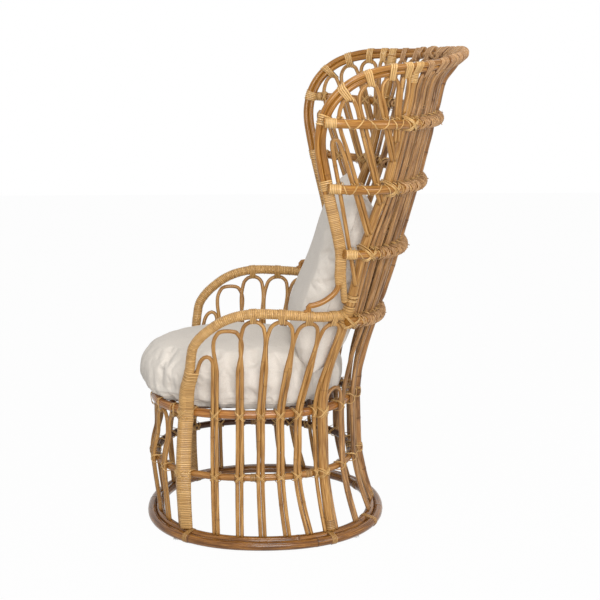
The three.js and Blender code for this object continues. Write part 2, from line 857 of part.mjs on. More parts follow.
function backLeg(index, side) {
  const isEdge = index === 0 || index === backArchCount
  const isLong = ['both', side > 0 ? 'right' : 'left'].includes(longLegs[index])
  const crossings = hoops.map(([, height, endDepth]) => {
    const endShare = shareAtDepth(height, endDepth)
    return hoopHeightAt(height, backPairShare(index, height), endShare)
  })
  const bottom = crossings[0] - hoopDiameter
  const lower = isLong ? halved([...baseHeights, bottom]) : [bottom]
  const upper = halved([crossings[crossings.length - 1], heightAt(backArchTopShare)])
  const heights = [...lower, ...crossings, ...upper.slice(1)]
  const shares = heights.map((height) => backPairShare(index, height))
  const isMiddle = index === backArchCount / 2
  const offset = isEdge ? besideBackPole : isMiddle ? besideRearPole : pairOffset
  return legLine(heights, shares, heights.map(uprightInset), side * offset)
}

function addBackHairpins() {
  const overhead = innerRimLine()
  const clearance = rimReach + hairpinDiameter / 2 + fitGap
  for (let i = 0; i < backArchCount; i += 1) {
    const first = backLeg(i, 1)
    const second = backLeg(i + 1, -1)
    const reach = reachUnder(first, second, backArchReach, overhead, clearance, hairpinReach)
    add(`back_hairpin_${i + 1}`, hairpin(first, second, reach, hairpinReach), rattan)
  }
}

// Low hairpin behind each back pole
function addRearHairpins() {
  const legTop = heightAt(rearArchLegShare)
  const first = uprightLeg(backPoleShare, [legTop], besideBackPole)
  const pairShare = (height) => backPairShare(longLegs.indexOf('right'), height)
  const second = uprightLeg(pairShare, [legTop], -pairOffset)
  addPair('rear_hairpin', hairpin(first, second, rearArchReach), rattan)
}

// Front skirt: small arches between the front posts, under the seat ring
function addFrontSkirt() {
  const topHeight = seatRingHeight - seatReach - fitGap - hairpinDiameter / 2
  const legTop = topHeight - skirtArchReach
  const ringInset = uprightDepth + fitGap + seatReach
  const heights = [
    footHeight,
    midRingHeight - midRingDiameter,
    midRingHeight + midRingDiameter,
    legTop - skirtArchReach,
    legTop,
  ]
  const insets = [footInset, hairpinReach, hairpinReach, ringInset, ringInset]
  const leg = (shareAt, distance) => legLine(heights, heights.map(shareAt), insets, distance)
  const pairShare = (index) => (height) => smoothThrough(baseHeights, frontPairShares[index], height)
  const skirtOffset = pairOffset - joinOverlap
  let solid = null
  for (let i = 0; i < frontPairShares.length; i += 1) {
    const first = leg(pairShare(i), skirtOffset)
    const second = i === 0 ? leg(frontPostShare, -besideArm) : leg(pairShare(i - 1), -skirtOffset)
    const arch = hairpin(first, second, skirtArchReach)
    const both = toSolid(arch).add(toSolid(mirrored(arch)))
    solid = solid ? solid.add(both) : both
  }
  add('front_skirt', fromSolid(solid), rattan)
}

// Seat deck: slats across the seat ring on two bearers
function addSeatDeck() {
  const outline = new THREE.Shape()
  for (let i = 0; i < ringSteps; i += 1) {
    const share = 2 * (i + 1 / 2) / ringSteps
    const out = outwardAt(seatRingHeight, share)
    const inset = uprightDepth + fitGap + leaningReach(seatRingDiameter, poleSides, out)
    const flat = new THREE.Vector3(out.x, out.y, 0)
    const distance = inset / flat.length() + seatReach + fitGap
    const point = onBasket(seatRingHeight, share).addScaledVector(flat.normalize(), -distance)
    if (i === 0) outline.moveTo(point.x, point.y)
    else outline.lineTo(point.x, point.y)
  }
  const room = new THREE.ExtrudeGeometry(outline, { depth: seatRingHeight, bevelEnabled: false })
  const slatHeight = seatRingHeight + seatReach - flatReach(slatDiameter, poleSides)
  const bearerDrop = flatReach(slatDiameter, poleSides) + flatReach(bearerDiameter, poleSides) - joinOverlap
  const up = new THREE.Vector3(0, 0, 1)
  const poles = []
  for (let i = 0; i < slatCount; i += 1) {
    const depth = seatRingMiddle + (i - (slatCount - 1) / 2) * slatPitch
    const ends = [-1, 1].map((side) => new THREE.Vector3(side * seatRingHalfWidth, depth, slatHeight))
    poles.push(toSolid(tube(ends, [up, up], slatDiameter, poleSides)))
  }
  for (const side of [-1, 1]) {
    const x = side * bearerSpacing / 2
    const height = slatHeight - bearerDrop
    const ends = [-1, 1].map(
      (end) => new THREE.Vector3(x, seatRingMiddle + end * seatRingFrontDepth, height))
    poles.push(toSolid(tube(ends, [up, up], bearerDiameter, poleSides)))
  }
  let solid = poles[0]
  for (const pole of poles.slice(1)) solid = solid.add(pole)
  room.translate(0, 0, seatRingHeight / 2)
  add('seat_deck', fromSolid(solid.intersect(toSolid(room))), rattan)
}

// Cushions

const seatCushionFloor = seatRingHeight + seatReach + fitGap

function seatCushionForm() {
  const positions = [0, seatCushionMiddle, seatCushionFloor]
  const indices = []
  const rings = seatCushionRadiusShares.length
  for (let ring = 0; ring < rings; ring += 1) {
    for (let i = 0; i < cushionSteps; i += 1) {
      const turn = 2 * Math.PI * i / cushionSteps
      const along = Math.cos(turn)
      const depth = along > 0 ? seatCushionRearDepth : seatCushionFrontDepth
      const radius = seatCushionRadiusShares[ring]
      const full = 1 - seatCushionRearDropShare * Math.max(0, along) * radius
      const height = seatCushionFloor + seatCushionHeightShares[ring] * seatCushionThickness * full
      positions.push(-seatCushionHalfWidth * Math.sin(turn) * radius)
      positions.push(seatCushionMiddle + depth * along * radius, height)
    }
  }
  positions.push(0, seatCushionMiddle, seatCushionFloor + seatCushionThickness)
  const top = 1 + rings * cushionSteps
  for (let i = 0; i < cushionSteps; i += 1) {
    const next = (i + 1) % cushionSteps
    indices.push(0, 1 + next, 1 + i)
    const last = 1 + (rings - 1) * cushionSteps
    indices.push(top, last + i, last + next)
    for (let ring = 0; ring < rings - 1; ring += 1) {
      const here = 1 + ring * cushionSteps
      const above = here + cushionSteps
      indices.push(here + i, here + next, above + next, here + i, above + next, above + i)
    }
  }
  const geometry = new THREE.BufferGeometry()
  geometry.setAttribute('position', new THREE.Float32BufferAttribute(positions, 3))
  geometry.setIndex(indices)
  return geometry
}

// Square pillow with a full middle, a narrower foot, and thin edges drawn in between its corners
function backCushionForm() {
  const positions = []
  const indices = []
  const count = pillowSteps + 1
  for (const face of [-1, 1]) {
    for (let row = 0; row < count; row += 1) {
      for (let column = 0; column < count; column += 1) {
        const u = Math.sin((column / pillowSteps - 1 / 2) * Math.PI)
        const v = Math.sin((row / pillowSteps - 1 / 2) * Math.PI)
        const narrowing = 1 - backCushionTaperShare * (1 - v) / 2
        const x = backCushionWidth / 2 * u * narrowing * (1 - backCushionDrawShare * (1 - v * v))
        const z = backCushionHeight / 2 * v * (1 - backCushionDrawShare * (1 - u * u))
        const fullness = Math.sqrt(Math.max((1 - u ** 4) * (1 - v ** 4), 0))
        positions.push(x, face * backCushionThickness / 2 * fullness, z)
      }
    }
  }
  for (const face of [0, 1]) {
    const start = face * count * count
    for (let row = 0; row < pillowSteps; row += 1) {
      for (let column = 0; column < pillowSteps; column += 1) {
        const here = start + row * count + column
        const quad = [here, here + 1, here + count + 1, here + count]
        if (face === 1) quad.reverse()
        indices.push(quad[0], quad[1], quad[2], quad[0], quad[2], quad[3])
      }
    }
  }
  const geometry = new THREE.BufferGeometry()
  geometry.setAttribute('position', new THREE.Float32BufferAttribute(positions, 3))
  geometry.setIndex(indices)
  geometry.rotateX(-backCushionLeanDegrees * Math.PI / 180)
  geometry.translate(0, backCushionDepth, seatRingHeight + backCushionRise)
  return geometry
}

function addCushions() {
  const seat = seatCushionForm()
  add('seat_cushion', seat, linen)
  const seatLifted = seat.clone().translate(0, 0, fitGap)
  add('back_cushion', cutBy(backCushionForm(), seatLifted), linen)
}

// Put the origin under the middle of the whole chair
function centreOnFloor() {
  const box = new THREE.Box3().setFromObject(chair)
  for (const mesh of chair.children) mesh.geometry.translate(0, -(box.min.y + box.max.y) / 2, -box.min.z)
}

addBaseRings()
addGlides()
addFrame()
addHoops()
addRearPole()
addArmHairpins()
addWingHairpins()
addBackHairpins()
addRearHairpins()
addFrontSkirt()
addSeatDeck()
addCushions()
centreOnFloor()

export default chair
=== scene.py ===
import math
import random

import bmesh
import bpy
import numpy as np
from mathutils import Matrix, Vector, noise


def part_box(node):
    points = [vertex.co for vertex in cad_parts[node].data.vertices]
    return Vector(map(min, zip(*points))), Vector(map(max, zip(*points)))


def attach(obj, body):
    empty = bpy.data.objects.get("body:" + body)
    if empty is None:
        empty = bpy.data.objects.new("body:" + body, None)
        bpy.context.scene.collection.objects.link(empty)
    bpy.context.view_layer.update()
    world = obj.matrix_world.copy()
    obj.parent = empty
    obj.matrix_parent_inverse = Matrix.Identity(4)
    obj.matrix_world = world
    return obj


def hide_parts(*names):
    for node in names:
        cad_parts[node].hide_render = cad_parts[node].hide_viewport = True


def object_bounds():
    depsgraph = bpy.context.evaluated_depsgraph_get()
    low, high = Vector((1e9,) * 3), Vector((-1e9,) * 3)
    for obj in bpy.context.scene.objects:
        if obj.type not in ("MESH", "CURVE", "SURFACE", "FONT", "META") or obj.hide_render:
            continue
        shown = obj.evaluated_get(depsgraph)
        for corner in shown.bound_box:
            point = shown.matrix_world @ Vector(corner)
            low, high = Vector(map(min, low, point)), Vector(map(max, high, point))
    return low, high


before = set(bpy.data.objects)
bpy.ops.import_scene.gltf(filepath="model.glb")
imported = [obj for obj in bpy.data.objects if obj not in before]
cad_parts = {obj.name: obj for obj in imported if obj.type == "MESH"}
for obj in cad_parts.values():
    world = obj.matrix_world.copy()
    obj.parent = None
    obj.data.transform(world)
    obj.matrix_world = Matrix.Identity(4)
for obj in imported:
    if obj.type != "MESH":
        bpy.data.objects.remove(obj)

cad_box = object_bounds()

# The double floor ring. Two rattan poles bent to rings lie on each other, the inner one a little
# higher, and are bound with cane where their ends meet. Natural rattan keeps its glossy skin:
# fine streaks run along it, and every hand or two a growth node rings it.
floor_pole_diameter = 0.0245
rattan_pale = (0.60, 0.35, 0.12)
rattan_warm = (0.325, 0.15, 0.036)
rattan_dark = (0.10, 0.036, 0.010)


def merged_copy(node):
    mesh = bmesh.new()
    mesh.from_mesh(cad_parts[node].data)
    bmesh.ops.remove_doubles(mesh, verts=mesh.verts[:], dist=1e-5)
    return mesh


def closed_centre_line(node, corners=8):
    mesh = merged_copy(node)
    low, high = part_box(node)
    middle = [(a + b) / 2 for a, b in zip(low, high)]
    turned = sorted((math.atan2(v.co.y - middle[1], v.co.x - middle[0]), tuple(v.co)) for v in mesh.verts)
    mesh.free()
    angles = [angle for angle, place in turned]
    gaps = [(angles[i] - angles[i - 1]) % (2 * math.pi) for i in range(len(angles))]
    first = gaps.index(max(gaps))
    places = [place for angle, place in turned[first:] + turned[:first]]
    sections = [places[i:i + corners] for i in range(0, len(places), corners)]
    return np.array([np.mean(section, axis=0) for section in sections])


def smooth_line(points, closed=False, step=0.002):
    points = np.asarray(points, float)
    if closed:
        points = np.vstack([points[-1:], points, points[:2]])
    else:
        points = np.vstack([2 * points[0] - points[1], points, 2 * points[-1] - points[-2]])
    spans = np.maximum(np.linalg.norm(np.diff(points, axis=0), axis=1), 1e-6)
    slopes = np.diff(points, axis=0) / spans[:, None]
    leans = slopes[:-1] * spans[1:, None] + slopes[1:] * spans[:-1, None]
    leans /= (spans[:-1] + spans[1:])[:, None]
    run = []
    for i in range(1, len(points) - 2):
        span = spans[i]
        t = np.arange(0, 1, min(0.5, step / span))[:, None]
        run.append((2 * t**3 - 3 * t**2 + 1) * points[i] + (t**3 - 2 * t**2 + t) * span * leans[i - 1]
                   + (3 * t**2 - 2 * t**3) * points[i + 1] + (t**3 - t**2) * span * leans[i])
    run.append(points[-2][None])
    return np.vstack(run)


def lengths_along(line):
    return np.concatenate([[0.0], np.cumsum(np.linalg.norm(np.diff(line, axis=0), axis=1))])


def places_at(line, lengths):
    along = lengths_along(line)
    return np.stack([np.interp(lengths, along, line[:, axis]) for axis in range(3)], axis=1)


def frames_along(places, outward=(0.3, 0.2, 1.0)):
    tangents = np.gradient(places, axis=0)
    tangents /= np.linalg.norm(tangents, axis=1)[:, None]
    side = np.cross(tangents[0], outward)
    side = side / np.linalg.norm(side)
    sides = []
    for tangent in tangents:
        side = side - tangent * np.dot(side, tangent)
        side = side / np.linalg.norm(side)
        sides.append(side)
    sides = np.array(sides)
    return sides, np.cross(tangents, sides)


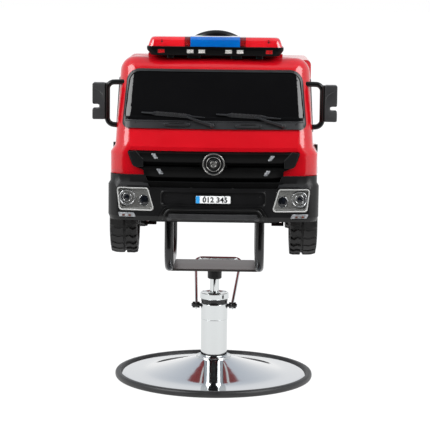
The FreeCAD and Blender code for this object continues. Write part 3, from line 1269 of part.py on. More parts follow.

**Task:**
Exact duplication is required for the lines above, from the line that contains "before = set(bpy.data.objects)" to the line that contains "cad_box = object_bounds()", inclusive; omit all others.

**Solution for this problem:**
before = set(bpy.data.objects)
bpy.ops.import_scene.gltf(filepath="model.glb")
imported = [obj for obj in bpy.data.objects if obj not in before]
cad_parts = {obj.name: obj for obj in imported if obj.type == "MESH"}
for obj in cad_parts.values():
    world = obj.matrix_world.copy()
    obj.parent = None
    obj.data.transform(world)
    obj.matrix_world = Matrix.Identity(4)
for obj in imported:
    if obj.type != "MESH":
        bpy.data.objects.remove(obj)

cad_box = object_bounds()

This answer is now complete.